• Stored dataset items:
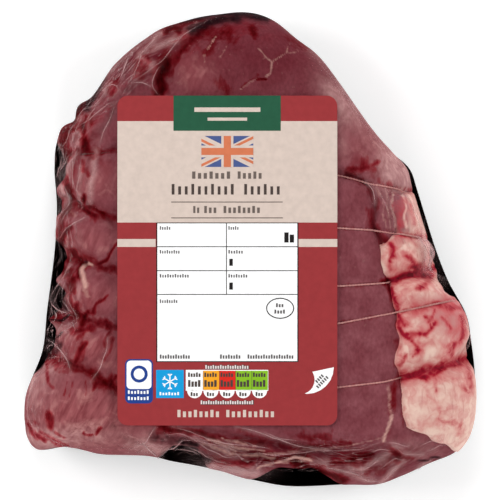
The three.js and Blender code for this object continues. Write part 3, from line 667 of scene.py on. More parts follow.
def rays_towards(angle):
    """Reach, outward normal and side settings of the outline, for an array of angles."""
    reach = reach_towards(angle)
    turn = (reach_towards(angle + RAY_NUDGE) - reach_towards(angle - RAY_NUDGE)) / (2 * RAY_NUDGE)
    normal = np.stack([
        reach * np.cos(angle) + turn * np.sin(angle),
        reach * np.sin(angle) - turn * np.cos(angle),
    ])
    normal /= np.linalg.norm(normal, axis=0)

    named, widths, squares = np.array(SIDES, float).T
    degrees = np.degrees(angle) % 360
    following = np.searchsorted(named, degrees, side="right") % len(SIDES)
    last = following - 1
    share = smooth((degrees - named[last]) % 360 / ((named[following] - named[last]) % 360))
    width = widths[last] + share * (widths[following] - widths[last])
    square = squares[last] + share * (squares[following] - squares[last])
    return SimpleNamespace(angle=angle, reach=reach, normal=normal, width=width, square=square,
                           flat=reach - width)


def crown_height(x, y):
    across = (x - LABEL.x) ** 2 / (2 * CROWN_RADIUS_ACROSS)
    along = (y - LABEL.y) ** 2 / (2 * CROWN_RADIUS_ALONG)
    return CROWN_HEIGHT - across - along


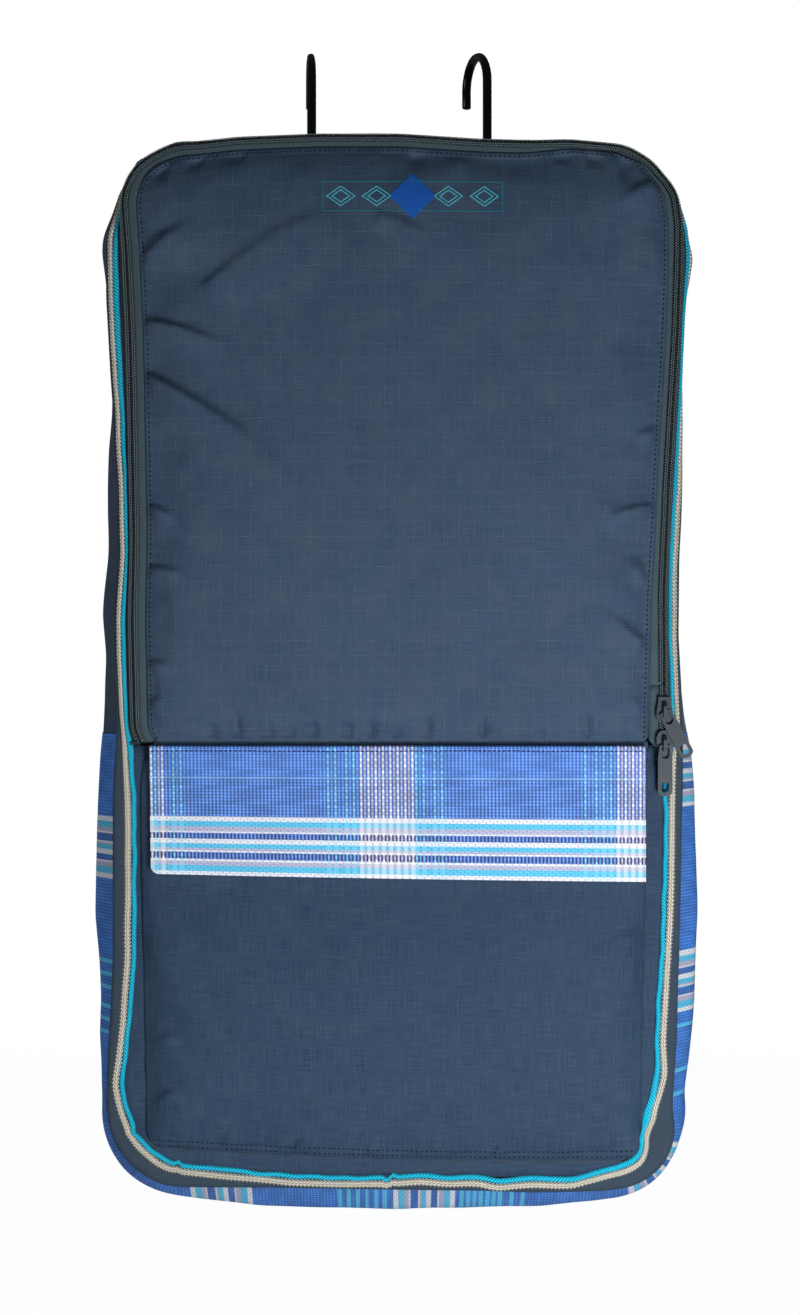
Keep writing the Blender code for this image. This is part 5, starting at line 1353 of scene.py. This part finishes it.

• EXERCISE GOAL:
Write out all the lines again, exactly as they are.

• EXERCISE ANSWER:
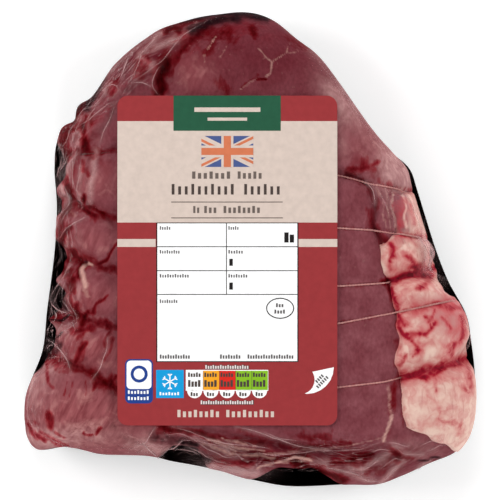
The three.js and Blender code for this object continues. Write part 3, from line 667 of scene.py on. More parts follow.
def rays_towards(angle):
    """Reach, outward normal and side settings of the outline, for an array of angles."""
    reach = reach_towards(angle)
    turn = (reach_towards(angle + RAY_NUDGE) - reach_towards(angle - RAY_NUDGE)) / (2 * RAY_NUDGE)
    normal = np.stack([
        reach * np.cos(angle) + turn * np.sin(angle),
        reach * np.sin(angle) - turn * np.cos(angle),
    ])
    normal /= np.linalg.norm(normal, axis=0)

    named, widths, squares = np.array(SIDES, float).T
    degrees = np.degrees(angle) % 360
    following = np.searchsorted(named, degrees, side="right") % len(SIDES)
    last = following - 1
    share = smooth((degrees - named[last]) % 360 / ((named[following] - named[last]) % 360))
    width = widths[last] + share * (widths[following] - widths[last])
    square = squares[last] + share * (squares[following] - squares[last])
    return SimpleNamespace(angle=angle, reach=reach, normal=normal, width=width, square=square,
                           flat=reach - width)


def crown_height(x, y):
    across = (x - LABEL.x) ** 2 / (2 * CROWN_RADIUS_ACROSS)
    along = (y - LABEL.y) ** 2 / (2 * CROWN_RADIUS_ALONG)
    return CROWN_HEIGHT - across - along


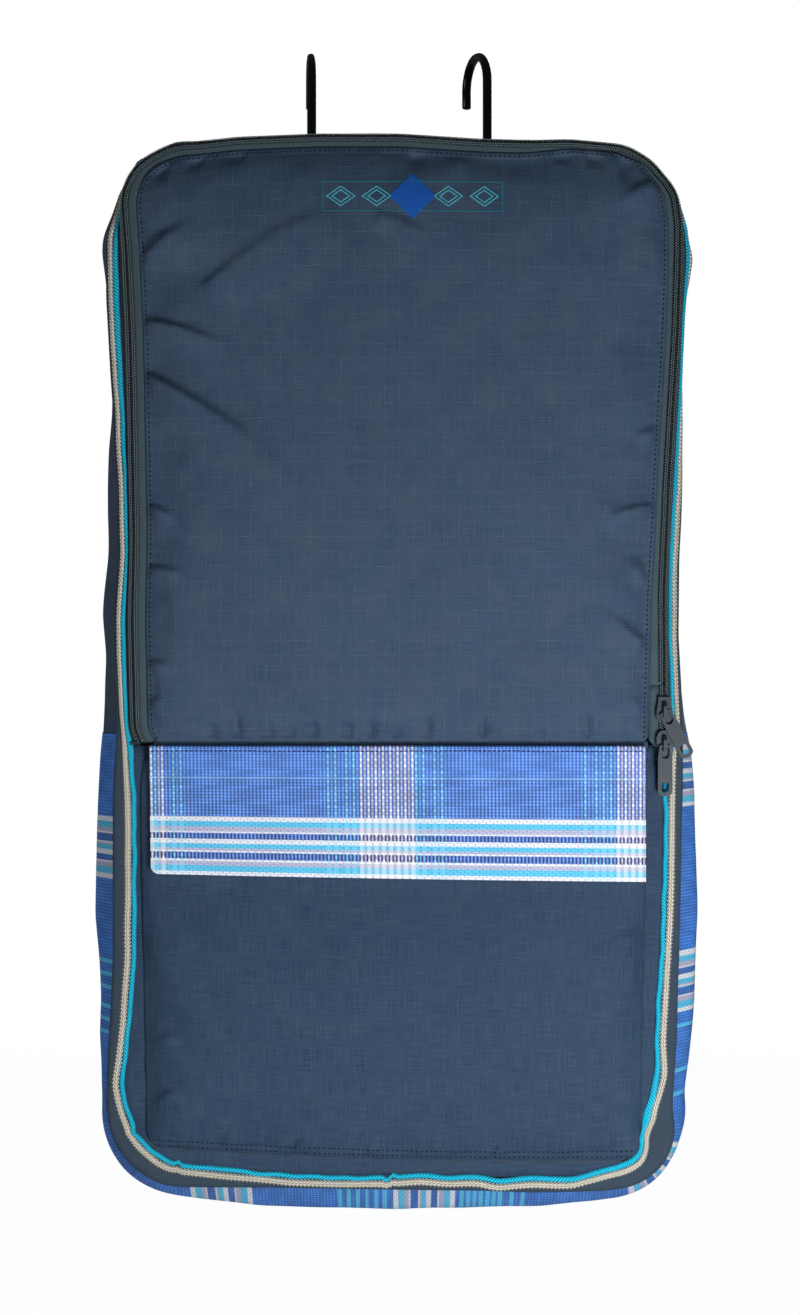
Keep writing the Blender code for this image. This is part 5, starting at line 1353 of scene.py. This part finishes it.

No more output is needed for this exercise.